Starting with the first line and ending with the line that holds "rim_r = 1.2; // [0.4:0.1:1.4]", repeat the material exactly.

#####

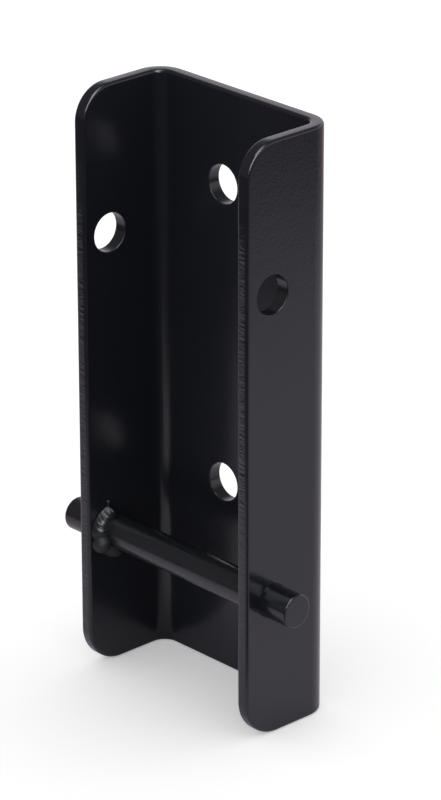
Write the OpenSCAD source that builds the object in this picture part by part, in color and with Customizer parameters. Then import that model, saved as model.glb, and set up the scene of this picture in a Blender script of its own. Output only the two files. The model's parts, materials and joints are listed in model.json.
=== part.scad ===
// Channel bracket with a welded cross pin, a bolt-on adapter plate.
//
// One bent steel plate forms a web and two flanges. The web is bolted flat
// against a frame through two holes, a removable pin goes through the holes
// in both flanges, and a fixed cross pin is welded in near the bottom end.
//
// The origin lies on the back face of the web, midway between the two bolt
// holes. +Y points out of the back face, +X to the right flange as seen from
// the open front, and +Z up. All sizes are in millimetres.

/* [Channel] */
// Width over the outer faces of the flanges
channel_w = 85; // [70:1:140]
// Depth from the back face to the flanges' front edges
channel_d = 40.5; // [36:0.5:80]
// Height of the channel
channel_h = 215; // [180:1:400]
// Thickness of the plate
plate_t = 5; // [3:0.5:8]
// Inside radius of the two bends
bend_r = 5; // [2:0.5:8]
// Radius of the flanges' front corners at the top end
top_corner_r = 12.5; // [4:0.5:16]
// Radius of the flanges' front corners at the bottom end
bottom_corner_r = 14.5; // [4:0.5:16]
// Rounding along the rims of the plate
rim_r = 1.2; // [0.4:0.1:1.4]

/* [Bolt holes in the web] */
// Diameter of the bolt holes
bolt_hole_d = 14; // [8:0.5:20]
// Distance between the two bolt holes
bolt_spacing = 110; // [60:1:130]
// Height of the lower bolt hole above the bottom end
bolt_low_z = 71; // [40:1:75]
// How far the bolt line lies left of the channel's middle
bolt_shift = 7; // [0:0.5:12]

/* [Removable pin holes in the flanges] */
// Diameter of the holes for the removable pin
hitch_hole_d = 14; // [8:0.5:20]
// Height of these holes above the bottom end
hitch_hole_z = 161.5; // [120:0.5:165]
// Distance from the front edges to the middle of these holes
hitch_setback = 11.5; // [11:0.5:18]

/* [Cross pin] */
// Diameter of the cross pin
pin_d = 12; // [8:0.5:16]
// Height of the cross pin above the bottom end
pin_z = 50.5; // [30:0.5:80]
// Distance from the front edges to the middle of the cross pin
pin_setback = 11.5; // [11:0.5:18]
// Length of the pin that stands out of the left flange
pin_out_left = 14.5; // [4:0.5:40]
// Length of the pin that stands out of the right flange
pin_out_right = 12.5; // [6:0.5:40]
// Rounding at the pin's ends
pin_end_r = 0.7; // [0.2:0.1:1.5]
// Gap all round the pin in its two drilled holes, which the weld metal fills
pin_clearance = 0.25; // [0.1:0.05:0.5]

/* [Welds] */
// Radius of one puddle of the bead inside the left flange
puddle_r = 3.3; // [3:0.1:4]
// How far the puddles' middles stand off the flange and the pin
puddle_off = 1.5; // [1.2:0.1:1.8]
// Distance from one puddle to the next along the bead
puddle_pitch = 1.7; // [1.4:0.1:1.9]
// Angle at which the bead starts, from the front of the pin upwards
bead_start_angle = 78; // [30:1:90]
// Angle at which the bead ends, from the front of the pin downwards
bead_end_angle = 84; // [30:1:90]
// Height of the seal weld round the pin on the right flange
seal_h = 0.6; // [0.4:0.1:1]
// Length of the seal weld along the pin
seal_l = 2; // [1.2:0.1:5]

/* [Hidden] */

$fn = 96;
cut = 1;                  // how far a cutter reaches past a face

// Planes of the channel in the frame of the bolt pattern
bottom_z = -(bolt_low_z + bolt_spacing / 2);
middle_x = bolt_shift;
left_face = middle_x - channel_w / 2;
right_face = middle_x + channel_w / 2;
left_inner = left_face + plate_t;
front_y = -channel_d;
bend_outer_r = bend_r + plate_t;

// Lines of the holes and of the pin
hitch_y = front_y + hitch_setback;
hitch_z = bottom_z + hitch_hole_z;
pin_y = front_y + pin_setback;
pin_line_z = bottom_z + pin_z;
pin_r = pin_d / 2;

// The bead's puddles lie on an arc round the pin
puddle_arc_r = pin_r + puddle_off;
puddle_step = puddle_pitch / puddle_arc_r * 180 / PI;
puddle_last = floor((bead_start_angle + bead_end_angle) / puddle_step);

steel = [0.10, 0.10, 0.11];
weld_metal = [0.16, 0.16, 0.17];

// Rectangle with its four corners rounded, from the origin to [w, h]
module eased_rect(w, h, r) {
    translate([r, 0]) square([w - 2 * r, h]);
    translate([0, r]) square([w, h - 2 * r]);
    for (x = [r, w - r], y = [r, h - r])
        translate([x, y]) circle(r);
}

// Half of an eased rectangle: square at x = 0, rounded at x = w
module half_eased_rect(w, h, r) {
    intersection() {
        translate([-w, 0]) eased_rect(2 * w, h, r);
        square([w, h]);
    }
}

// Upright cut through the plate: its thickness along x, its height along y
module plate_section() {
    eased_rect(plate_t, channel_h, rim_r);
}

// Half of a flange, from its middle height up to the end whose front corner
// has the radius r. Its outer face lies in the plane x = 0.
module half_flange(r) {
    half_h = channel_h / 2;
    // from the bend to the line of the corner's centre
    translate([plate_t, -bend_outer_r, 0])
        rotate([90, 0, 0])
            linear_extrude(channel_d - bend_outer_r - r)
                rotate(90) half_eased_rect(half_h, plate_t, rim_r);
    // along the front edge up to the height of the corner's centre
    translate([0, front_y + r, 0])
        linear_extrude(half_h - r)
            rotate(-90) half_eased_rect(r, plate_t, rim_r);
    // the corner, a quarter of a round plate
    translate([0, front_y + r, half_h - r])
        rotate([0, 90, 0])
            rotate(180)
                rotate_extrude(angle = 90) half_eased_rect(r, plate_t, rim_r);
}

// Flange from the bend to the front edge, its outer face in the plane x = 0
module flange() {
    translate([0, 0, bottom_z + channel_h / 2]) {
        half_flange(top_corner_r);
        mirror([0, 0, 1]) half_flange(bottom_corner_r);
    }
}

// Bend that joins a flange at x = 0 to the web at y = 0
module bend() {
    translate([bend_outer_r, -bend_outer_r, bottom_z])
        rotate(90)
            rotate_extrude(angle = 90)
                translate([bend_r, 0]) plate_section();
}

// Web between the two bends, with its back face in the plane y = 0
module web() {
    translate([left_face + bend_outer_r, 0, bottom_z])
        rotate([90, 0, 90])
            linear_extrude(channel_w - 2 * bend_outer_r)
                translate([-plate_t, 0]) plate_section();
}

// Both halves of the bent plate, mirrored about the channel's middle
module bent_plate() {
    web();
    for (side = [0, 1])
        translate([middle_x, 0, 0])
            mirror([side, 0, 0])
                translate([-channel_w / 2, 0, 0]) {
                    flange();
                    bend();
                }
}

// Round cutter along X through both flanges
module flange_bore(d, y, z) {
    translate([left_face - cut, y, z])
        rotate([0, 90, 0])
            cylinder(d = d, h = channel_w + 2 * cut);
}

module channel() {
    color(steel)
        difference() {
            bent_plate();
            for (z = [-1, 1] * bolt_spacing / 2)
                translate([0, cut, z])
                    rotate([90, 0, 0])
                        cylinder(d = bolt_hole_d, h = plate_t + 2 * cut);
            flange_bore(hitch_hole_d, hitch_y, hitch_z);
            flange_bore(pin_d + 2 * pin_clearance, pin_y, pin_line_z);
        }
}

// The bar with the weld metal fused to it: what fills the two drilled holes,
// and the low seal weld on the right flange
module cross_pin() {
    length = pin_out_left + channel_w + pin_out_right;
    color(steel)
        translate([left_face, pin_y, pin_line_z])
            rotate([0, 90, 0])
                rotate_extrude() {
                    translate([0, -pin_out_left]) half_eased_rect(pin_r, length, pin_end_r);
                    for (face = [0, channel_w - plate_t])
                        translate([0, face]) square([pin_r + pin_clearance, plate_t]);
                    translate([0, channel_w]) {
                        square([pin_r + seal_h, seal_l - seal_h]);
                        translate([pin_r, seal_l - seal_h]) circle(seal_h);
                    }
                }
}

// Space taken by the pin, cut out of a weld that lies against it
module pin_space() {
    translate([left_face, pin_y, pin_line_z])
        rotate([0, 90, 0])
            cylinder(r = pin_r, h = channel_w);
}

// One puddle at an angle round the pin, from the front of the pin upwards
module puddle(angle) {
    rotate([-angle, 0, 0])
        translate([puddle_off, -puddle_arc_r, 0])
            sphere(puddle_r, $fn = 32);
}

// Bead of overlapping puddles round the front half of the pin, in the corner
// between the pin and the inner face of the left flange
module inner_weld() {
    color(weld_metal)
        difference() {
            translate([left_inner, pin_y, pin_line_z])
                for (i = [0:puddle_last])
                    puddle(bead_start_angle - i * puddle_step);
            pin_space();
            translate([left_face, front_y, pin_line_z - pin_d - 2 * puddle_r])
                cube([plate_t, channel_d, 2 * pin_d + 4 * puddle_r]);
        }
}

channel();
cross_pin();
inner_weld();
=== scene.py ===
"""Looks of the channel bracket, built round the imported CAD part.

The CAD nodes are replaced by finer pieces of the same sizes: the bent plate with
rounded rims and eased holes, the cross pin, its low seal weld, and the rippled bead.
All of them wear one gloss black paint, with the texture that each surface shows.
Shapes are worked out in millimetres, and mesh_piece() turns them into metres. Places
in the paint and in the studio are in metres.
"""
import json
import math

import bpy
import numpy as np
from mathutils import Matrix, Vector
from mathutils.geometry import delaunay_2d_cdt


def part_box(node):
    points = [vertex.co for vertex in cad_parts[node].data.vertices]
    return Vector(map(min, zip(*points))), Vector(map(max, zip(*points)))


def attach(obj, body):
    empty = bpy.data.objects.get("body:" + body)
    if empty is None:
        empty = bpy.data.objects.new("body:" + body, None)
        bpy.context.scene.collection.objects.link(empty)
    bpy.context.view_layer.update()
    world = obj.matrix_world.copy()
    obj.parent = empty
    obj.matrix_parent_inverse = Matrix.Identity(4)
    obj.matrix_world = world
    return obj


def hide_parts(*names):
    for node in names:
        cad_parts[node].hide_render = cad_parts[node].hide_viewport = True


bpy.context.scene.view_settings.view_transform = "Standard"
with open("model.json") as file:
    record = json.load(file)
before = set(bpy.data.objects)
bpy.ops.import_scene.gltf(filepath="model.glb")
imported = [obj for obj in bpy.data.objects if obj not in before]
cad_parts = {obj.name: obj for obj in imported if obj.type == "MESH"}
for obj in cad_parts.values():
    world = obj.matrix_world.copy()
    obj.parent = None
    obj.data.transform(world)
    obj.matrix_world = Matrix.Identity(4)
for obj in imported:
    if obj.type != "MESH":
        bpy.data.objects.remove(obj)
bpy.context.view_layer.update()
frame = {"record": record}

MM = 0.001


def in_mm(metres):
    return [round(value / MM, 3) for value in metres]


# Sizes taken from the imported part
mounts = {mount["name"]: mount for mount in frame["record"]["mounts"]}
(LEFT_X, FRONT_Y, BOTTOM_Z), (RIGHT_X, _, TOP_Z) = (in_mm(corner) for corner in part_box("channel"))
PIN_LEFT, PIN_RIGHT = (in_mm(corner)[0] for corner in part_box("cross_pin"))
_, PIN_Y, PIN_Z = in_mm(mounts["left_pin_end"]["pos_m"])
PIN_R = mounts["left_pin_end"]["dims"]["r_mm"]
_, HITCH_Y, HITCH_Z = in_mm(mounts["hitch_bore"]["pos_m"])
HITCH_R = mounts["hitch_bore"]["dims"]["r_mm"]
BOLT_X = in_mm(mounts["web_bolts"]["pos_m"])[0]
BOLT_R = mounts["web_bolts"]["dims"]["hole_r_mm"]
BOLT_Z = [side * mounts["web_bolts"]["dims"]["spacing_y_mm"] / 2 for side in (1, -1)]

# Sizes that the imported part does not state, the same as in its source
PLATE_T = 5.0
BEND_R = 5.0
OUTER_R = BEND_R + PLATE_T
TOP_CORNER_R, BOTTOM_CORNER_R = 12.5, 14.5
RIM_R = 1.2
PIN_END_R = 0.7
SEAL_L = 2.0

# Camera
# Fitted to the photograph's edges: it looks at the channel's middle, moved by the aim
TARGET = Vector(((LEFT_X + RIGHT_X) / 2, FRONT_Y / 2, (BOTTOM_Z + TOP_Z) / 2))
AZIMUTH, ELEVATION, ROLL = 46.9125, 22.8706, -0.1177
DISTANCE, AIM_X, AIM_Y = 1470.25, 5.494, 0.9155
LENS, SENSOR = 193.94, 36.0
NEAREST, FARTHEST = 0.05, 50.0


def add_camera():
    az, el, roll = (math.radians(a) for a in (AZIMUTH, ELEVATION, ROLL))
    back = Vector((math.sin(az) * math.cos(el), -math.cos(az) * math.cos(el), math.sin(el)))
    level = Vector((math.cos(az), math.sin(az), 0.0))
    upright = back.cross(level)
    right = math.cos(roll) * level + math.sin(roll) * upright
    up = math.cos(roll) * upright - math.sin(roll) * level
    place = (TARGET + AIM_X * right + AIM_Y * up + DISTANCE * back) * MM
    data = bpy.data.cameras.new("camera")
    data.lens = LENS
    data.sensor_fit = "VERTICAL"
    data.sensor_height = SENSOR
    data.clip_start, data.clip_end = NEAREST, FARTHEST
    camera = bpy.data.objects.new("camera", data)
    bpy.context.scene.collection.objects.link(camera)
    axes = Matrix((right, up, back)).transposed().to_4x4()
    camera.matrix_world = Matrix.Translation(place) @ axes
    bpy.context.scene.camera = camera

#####

TASK RESULT -
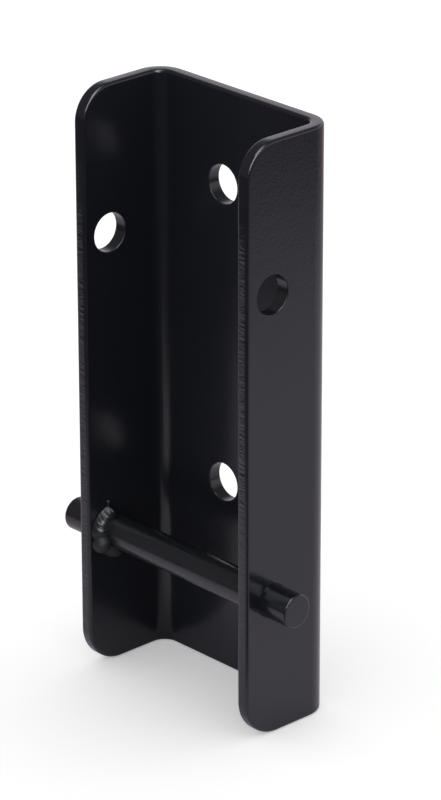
Write the OpenSCAD source that builds the object in this picture part by part, in color and with Customizer parameters. Then import that model, saved as model.glb, and set up the scene of this picture in a Blender script of its own. Output only the two files. The model's parts, materials and joints are listed in model.json.
=== part.scad ===
// Channel bracket with a welded cross pin, a bolt-on adapter plate.
//
// One bent steel plate forms a web and two flanges. The web is bolted flat
// against a frame through two holes, a removable pin goes through the holes
// in both flanges, and a fixed cross pin is welded in near the bottom end.
//
// The origin lies on the back face of the web, midway between the two bolt
// holes. +Y points out of the back face, +X to the right flange as seen from
// the open front, and +Z up. All sizes are in millimetres.

/* [Channel] */
// Width over the outer faces of the flanges
channel_w = 85; // [70:1:140]
// Depth from the back face to the flanges' front edges
channel_d = 40.5; // [36:0.5:80]
// Height of the channel
channel_h = 215; // [180:1:400]
// Thickness of the plate
plate_t = 5; // [3:0.5:8]
// Inside radius of the two bends
bend_r = 5; // [2:0.5:8]
// Radius of the flanges' front corners at the top end
top_corner_r = 12.5; // [4:0.5:16]
// Radius of the flanges' front corners at the bottom end
bottom_corner_r = 14.5; // [4:0.5:16]
// Rounding along the rims of the plate
rim_r = 1.2; // [0.4:0.1:1.4]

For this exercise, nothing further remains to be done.